There are some substantial arguments to support the continuation of obligatory service: the ability to choose the pick out of all of the graduating high-school classes to flight school, elite units, and to intelligence; or the participation of society's social and economic elites in the burden of mandatory and reserve service, as well as in the danger of being killed, wounded, or taken captive. Those justifications, however, must be placed against the demographic facts, which are turning the IDF into the "obligatory army for some" or "the army excluding Haredim and Arabs."

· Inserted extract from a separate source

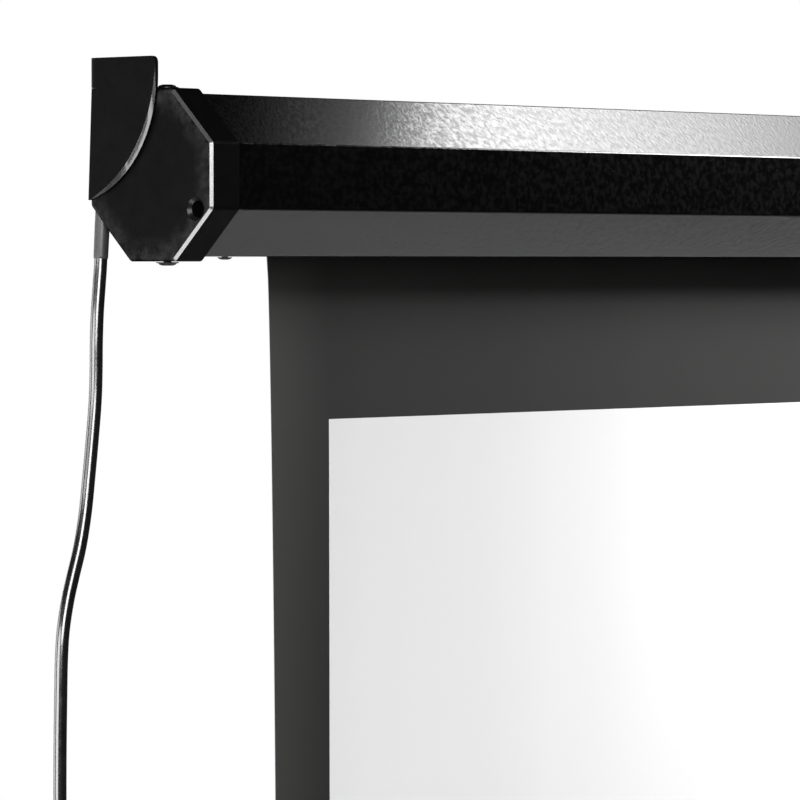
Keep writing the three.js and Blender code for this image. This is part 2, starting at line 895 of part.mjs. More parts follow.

The fiction that is "the people's army" is so entrenched in Israel that a debate regarding the professional alternative doesn't even exist. Journalist Ofer Shelah's 2003 book "The Platter and the Money" [a play on a quote from Israeli poet Natan Alterman, which compares soldiers to a silver palter, on which the State of Israel is served to its citizens], was almost a lone voice regarding this possibility. None of the politicians now flapping their jaws has raised this simple solution. It's a shame that they would prefer empty, populist slogans over a fundamental debate concerning the change of the mode of service, in the cancellation of mandatory enlistment and in the formation of a professional army in its stead. That would be a first and evident step toward the formation of a new national ethos, one that would include Herdim and Arabs.